S’ensuit un laps de temps à peu près tranquille ou seul le bruit des règles qui tombent, des quatre couleurs qui cliquent et de l’horloge beaucoup trop près de ma tête m’empêchent de collapser sur mon bureau dans un silence étourdissant. Assourdissant ?
Et donc à la fin, j’envoie Nicolas récupérer les copies pour m’économiser, car je dois rattraper quelques journées de sommeil et aussi parce que j’ai les muscles un brin tétanisés au-dessous de mes yeux pas en face des trous, ce qui fait qu’il marche beaucoup plus droit que moi, alors c’est plus rapide et plus joli. : )
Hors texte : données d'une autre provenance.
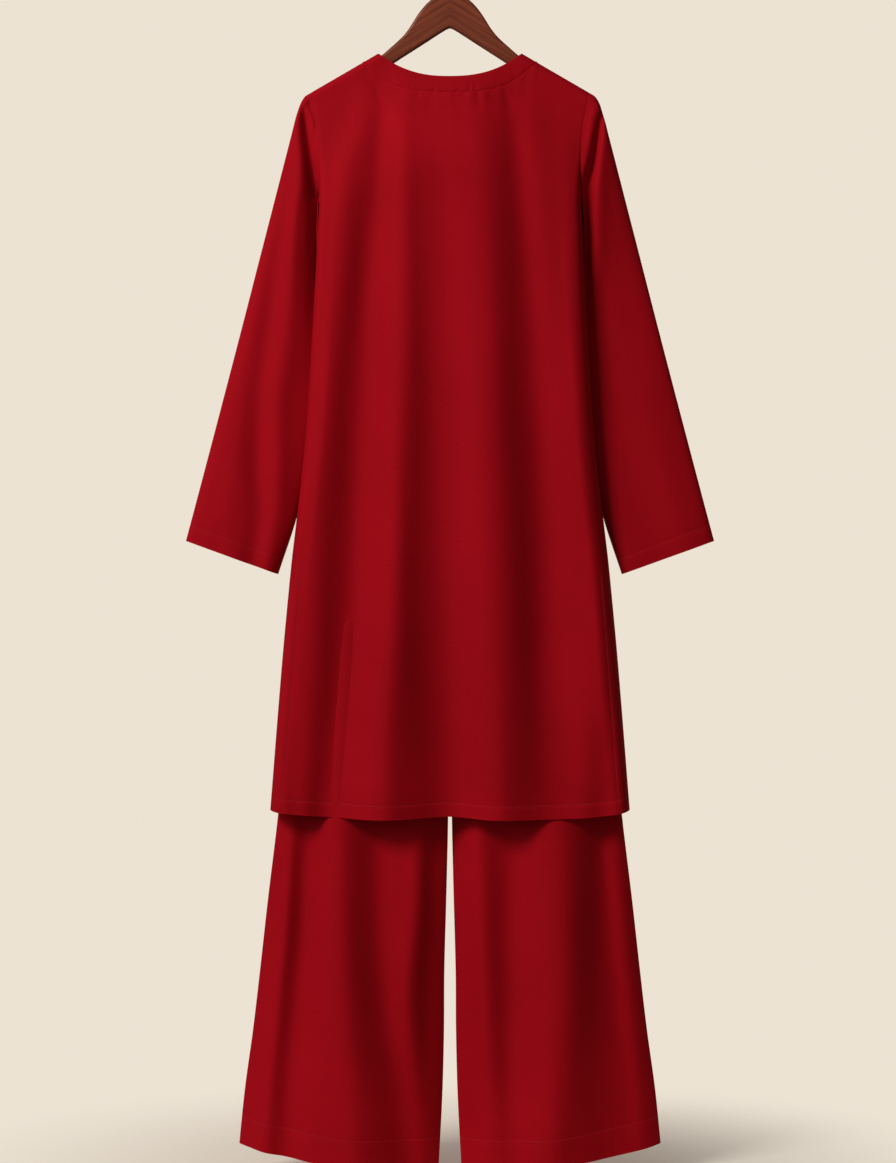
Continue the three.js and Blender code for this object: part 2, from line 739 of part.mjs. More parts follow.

Of course, je reste stoïque et personne ne remarquera que je manque de m’évanouir quand la cloche retentit et quand les élèves se lèvent en faisant bouger leurs 75 cl de tables, leurs 51 Taittinger, leurs 86 yeux, leurs 1664 cartables… Je reste stoïque parce que je suis enseignante. Et que je dois montrer l’exemple.
- Mais ne cours pas Emilion ! Enfin, Émilie. Non, ne cours pas, je t’en supplie, down on my knees, I’m begging you. Glisse sur un petit nuage. A little cloud. C’est cela, montre l’exemple. Parce que moi, je montrerai l’exemple… un autre jour. Another day. For example. Bon, je vais me coucher. Ah merde, non, j’ai encore cours. Ça m’apprendra, tiens ! A boire comme un poisson. Rouge. De préférence. Mais blanc, c’est bien aussi. A défaut. To drink like a fish. And chips. Oui, c’est bien les chips, ça aide à éponger. Plus jamais ! Plus jamais ! Never again je n’irai en cours après le divorce de Béné, la crémaillère du Gaëtan et les 40 piges du frérot ! Plus never. C’est cela. Sauf que never say never comme disent les Anglais et Justin Bieber. Alors : cheers!